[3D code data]
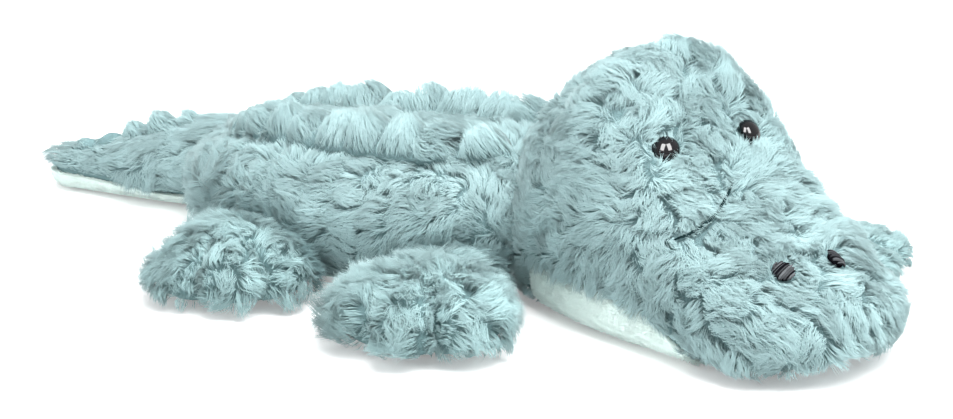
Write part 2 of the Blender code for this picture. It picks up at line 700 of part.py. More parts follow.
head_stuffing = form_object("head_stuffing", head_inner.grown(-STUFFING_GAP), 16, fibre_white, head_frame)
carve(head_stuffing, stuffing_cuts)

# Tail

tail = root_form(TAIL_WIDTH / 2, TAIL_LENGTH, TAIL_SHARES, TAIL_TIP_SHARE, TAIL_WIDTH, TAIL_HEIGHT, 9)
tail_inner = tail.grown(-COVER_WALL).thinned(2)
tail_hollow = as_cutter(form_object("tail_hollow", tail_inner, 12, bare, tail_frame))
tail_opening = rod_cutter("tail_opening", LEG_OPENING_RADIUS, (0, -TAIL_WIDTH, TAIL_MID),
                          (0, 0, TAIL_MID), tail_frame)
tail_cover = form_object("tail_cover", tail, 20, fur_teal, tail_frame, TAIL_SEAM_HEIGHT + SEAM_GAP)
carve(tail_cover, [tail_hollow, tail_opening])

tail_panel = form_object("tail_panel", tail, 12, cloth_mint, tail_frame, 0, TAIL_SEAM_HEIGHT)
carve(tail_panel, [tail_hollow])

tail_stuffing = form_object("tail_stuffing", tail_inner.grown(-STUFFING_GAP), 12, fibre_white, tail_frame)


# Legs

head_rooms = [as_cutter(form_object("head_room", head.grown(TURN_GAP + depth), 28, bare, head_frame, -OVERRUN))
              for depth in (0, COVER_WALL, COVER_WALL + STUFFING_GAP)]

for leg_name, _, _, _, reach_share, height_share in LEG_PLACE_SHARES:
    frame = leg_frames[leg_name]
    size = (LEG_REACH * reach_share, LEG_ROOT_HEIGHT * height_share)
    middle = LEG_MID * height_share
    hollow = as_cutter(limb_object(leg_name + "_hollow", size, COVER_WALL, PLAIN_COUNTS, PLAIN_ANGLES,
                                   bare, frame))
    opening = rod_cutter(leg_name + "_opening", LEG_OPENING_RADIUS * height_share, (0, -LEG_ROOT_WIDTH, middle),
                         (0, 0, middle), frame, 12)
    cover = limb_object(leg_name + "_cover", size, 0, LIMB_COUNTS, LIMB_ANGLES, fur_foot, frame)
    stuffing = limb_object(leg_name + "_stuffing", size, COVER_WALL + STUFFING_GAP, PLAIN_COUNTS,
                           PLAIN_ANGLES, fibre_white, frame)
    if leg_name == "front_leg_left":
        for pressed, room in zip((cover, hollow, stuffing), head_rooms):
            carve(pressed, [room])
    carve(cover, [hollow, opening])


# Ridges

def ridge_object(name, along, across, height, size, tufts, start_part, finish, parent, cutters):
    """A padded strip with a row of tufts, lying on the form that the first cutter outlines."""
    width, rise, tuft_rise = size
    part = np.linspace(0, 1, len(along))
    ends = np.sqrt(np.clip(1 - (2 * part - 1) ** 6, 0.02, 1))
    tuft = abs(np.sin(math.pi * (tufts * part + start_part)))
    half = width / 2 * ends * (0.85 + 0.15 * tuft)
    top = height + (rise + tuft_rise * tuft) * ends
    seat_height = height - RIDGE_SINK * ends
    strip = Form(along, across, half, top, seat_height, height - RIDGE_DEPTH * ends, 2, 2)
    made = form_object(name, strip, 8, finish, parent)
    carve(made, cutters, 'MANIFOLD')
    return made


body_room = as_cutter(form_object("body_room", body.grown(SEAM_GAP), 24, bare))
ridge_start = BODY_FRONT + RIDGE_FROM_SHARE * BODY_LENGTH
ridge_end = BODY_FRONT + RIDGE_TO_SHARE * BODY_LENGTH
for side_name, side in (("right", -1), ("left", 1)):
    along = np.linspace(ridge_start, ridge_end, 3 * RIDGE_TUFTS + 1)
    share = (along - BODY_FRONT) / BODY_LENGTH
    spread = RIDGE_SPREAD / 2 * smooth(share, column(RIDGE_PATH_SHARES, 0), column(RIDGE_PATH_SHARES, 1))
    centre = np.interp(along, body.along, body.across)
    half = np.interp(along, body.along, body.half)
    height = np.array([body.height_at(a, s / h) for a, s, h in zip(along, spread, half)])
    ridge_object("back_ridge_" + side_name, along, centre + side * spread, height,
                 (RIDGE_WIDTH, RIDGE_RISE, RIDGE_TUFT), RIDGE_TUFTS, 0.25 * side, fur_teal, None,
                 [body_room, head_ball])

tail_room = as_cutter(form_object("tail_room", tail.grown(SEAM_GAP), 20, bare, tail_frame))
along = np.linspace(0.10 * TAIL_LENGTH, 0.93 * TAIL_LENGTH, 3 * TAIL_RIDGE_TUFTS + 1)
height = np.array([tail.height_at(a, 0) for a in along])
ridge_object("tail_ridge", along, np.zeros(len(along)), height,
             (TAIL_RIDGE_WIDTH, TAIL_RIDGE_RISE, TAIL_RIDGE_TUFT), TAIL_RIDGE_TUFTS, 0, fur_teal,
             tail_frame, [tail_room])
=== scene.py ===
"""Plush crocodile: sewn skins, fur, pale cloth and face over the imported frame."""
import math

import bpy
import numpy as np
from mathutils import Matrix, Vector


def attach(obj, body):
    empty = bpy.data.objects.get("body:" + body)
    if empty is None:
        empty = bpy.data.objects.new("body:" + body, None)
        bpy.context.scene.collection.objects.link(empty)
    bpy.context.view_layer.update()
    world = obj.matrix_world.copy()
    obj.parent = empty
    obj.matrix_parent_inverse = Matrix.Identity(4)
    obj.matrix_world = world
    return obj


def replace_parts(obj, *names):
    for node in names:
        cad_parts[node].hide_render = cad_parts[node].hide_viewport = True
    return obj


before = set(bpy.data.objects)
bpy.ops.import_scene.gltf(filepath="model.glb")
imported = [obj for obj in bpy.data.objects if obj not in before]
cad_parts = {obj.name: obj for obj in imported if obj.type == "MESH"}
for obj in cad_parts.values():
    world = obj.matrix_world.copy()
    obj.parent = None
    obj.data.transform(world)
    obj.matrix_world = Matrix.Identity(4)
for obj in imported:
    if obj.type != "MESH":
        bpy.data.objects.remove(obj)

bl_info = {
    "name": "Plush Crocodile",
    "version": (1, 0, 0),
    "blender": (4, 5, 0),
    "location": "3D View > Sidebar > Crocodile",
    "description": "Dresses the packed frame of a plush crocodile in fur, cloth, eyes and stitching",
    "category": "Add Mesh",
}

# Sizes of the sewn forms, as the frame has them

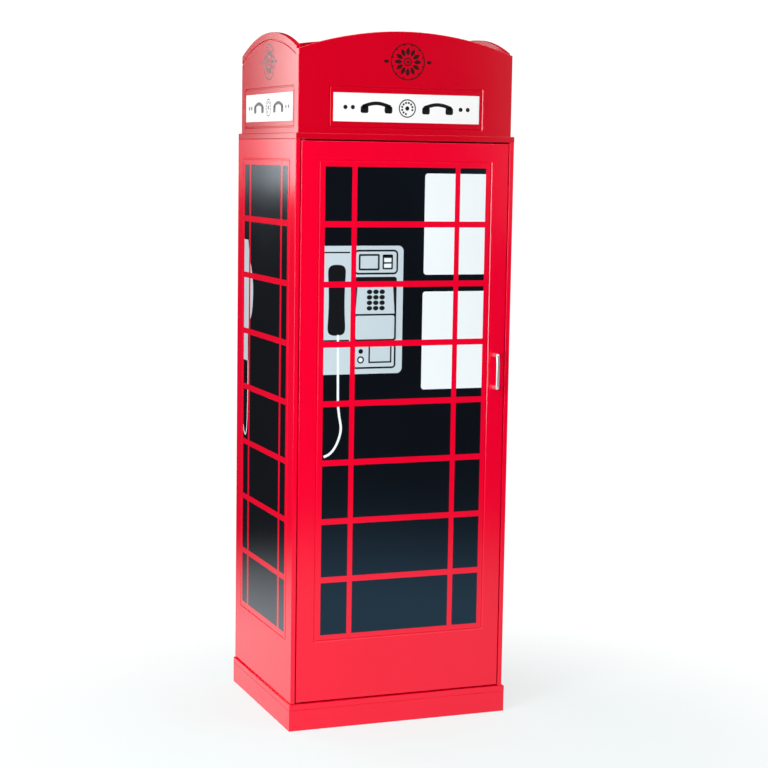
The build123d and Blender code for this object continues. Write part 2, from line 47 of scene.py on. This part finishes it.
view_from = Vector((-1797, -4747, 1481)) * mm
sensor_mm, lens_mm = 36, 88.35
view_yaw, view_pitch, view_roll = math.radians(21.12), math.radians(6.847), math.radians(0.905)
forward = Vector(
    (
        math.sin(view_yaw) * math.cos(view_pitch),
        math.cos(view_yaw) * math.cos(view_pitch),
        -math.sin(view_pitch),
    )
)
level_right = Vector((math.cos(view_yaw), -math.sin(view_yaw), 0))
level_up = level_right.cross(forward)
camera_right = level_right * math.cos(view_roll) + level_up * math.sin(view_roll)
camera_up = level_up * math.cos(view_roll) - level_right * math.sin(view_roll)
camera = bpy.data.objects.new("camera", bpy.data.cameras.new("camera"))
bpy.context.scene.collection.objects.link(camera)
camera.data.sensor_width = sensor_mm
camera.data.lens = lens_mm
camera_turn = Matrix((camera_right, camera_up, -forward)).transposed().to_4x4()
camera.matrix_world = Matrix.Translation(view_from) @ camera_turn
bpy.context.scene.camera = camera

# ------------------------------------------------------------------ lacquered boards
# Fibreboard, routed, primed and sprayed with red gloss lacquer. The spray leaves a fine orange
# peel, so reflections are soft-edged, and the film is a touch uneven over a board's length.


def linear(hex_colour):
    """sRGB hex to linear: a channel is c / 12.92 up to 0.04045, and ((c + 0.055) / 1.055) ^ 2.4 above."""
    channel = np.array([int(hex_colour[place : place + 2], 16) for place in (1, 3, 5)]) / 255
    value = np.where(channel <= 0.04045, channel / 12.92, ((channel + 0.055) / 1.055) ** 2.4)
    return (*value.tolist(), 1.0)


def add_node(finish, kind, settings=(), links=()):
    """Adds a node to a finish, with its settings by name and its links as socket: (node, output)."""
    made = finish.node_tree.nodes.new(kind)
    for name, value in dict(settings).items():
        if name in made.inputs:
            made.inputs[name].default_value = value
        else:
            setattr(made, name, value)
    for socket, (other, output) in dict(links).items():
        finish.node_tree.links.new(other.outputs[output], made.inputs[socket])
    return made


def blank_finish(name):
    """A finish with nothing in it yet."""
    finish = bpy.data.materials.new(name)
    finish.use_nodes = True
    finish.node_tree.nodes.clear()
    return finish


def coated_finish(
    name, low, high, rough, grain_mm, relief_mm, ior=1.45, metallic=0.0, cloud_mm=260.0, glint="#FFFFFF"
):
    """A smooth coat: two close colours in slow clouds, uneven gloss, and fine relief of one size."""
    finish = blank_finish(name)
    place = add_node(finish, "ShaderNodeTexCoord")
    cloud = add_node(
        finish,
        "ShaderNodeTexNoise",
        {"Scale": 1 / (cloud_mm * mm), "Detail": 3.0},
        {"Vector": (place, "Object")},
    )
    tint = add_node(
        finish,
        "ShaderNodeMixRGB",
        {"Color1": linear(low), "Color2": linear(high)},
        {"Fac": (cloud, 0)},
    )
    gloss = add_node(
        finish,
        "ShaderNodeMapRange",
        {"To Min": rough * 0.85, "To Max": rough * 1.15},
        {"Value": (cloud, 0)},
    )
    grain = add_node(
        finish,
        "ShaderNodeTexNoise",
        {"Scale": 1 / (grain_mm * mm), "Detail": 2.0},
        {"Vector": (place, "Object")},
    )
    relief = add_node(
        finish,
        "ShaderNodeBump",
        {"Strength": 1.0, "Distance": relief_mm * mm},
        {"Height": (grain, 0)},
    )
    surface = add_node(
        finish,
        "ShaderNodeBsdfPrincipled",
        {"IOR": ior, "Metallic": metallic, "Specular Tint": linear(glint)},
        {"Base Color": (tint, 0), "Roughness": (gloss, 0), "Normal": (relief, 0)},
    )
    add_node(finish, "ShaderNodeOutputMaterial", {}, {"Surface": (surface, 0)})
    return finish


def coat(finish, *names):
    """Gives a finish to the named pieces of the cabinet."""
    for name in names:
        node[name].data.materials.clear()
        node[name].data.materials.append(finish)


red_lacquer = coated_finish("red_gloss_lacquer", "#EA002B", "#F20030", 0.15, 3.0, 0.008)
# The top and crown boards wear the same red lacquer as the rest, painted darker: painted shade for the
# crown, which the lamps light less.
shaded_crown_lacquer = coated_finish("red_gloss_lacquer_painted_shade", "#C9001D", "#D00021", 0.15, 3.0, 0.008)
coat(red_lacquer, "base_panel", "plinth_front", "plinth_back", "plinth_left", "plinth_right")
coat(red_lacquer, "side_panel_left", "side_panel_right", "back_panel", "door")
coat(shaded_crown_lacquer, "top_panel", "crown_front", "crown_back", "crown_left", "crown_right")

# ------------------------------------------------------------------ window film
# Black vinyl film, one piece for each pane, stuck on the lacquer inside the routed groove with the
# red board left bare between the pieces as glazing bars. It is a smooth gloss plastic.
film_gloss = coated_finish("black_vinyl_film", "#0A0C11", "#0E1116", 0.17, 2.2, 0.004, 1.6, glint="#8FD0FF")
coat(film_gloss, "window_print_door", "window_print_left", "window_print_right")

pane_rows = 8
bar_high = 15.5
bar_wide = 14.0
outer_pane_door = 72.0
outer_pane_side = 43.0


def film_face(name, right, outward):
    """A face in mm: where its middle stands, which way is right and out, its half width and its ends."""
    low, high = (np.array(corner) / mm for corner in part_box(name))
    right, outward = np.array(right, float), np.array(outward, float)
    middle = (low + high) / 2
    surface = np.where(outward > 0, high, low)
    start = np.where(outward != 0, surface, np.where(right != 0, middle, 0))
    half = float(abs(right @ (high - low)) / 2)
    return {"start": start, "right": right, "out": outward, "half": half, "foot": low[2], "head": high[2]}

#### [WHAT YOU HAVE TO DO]
Retype exactly, and only, the lines from the one containing "before = set(bpy.data.objects)" through the one containing "obj.parent = None", both included.

#### [OUTPUT BELOW]
before = set(bpy.data.objects)
bpy.ops.import_scene.gltf(filepath="model.glb")
imported = [obj for obj in bpy.data.objects if obj not in before]
cad_parts = {obj.name: obj for obj in imported if obj.type == "MESH"}
for obj in cad_parts.values():
    world = obj.matrix_world.copy()
    obj.parent = None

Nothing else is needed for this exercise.